Portanto, Sr. Secretário de Estado, pergunto-lhe se considera que podemos continuar com um modelo
assente em precariedade como aquele que temos visto na área da investigação e do conhecimento. Já que na
sua intervenção inicial falou do investimento na investigação e no desenvolvimento, como é que o Governo
pretende intervir de forma mais robusta em ciência em Portugal para que se possa acabar com este modelo
vigente de precariedade e, assim, potenciar o excelente trabalho de investigação que se faz, em especial no
setor público, no nosso País e que tanta relevância em tido, e pode continuar a ter, para a própria economia
portuguesa?
Em segundo lugar, refiro outra matéria que tem que ver com salários e com trabalho. Já percebemos que,
no debate sobre competitividade, não raras vezes vem agregada uma ideia de que Portugal é competitivo por
causa dos salários baixos. Aliás, hoje mesmo, percebemos que, para a direita, este tema não tem sequer lugar
neste debate. É um pouco triste para todo o País, mas também não é nenhuma novidade que assim seja.
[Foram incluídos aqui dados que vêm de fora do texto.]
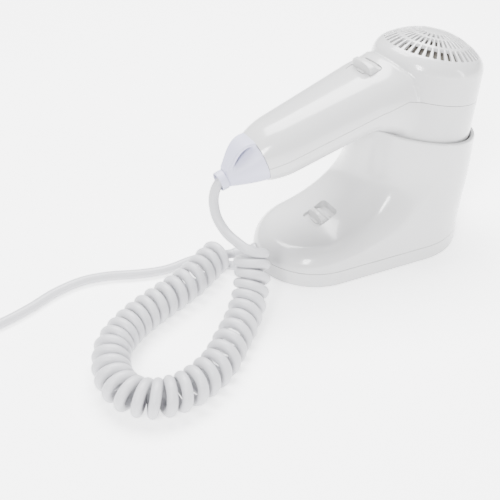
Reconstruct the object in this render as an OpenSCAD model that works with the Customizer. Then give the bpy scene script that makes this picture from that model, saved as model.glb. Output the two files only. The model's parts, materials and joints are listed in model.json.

O que nós achamos é que esta ideia, que o Sr. Secretário de Estado também referiu na sua intervenção
inicial, tem de continuar a ser combatida, mas precisamos de esclarecer de que forma é que, na prática, isto vai
ser feito. Ou seja, como disse, a valorização dos salários é urgente e essencial para podermos ter uma economia
mais robusta, mas não podemos descartar, por exemplo, a crescente onda de lutas laborais justíssimas pela
valorização social, em especial no último ano, porque estamos a iniciar mais fortemente uma crise.
Não podemos, por exemplo, descartar o facto de os salários de pessoas licenciadas em Portugal ter caído
17% entre 2010 e 2018 e, acima de tudo, que precisamos de ter uma lei laboral que corresponda a melhores
condições de trabalho. E, aí, pergunto-lhe porque é que o Governo, nomeadamente o Partido Socialista, não
tem acompanhado as propostas que o Bloco de Esquerda tem apresentado para melhorar questões como a
contratação coletiva, o tratamento mais favorável e para retirar a ideia peregrina de que o período experimental
pode ser prolongado por não sei quantos meses.
Para terminar, quero ainda deixar-lhe a questão sobre os salários, porque sabemos que a concertação social,
neste debate específico, tem servido para o Governo deixar demasiadas vezes tudo na mesma e travar avanços
importantes.
Portanto, pergunto-lhe como é que o Governo olha para isto e se tem ou não uma estratégia concreta para
a valorização dos salários e em consequência para a qualificação do emprego e da própria economia.